BTW: with x..y or x to y wrapping around must be prevented ie [8..2] or [8 to 2] must be wrong
somevar{.byte|word|long}{[index]}{.[bitfield]}
Likewise, this syntax is cleaner than
Mike
If you are talking about constants defining the bitfield, it's easy to support any syntax. Variables make things more complicated.
I'd hate for anything to bust efficiencies like that in the name of backward compatibility.
Fine!
For most uses in P1 we use constants, so allow the syntax with constants and force addpins for variables.
Mike
It's a trade-off between run-time efficiencies and porting efficiencies.

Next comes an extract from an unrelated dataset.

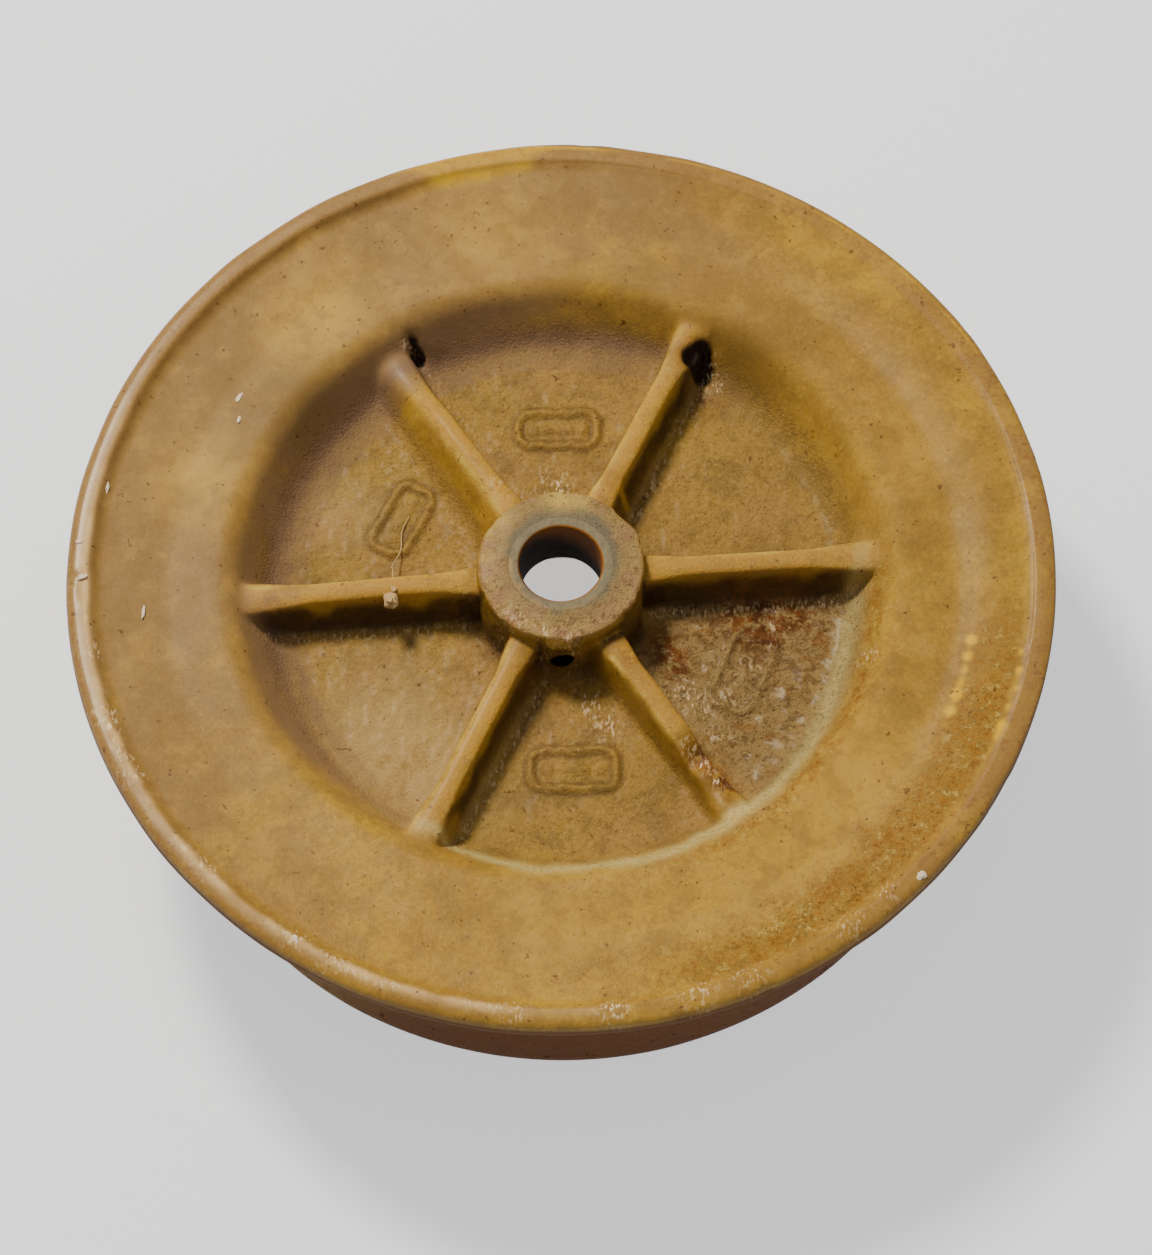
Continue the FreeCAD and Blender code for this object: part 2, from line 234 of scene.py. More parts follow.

I can see two approaches to the pin range extending beyond the bounds of a long:
1. Throw an error.
2. Render it in two instructions covering the full range, but taking four clocks.
I think most people would be accepting of the first approach as a limitation of the system, given how infrequently such a thing would be attempted intentionally.
It's optional, and doesn't break the old syntax, just adds something.
The issue being argued is perhaps misnamed. It's not impeding porting P1 to P2, but making you think a little when going from P2 back to P1.
You should be able to compile ANYTHING[8..15] to the exact same thing you compile ANYTHING[8 addbits 7] to, right? It means the exact same thing conceptually. It' just a tiny bit of compiler parsing work, I don't get the push back at all.
Even if the user wrote ANYTHING[15..8], that is trivially correctable by swapping the two operands, or you could just throw an error if you don't want to allow it. This is all super trivial compile time stuff that shouldn't matter at all to the end result byte code.
I'm confused why the syntax of this matters at all to the end result byte codes. What am I missing? I don't think it does...
The thing the old syntax does do is make the code significantly more readable and understandable at a glance.
Your bit range is constant. The problem is: ANYTHING[mypin addbits 7] where mypin is a variable, maybe passed as a parameter to a methode.
Edit:
Maybe ANYTHING[mypin+7 .. mypin] will work, the rule would be: It must be the same variable and a constant offset.